If one were interested in reliably representing extant Early Modern print, one might design a representative sample in various ways. It would be possible to systematically identify genres or topics or even text lengths, and ensure that all were sampled. If we took on such a project, we might want to ensure sampling all genders, education levels, and so on (indeed, historical English corpora such as the Corpus of English Dialogues, or ARCHER, are systematically sampled in clear ways). We would need to take decisions about proportionality – if we’re interested in comparing the writing of men and women, for example, we might want large, equal samples of each group. But if we wanted proportional representation across the entire population of writers, we might include a majority of men, with a small proportion of women – reflecting the bias in Early Modern publishing. Or, we might go further and attempt to represent not the bias in Early Modern publication, but instead the bias in Early Modern reception, attempting to represent how many readers actually read women’s works compared to men’s works (though such metadata isn’t readily available, and obtaining it would be a project in itself). Each of these decisions might be appropriate for different purposes.

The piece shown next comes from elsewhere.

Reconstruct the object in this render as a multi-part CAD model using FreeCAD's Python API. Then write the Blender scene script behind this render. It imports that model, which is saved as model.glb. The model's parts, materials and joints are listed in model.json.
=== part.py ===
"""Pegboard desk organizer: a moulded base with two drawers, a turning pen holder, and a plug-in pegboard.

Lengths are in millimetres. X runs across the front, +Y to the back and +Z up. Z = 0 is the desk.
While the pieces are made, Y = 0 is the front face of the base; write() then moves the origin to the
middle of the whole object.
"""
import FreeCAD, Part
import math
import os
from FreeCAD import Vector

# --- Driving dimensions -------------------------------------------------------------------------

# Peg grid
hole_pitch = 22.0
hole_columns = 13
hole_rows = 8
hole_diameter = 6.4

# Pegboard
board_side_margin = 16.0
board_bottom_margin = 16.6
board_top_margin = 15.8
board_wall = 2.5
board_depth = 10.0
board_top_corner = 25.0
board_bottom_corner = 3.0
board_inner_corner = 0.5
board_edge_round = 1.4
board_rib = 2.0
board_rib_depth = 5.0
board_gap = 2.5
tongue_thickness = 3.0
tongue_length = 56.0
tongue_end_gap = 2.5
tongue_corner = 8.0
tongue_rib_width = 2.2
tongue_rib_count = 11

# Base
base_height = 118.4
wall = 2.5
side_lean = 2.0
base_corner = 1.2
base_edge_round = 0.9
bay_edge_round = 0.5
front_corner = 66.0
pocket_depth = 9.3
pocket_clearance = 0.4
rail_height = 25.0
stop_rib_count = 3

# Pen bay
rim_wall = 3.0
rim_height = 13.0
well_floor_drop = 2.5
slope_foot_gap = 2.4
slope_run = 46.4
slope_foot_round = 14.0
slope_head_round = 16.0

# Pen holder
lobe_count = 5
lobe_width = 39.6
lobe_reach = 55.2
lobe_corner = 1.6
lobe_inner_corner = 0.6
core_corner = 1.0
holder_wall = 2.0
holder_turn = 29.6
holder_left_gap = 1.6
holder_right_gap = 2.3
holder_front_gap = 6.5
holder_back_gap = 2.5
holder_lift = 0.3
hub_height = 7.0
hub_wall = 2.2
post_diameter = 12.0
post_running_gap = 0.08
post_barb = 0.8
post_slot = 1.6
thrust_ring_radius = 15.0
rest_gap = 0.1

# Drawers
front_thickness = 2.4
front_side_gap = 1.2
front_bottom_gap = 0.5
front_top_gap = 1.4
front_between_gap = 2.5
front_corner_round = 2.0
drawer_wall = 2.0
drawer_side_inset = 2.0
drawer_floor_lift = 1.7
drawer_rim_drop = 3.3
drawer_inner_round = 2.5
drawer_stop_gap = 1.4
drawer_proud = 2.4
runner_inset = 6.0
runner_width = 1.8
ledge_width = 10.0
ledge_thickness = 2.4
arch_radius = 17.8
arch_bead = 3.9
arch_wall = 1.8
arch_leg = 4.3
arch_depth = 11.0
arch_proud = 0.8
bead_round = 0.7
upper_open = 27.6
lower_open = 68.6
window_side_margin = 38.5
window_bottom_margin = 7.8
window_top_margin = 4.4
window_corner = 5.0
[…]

So, what are we to do? LDNA hasn’t thrown stats out the window, nor have we thrown EEBO out the window. But we are careful to remember that our statistics are describing EEBO rather than indicating conclusions about a broader population. And we haven’t stopped there – we will draw conclusions about Early Modern print, but not via statistics, and not simply via the sample that is EEBO. Instead, we will draw such conclusions as close readers, linguists, philologists, and historians. We will use qualitative tools and historical, social, cultural, political, and economic insights about Early Modern history, in systematic and rigorous ways. Our intention is to read texts and contexts, and to evaluate those contexts in relation to our own knowledge about history, society, and culture. In other words, we are taking a principled interpretive leap from EEBO to Early Modern print. That leap is necessary, because there’s no inherent representative connection between the two.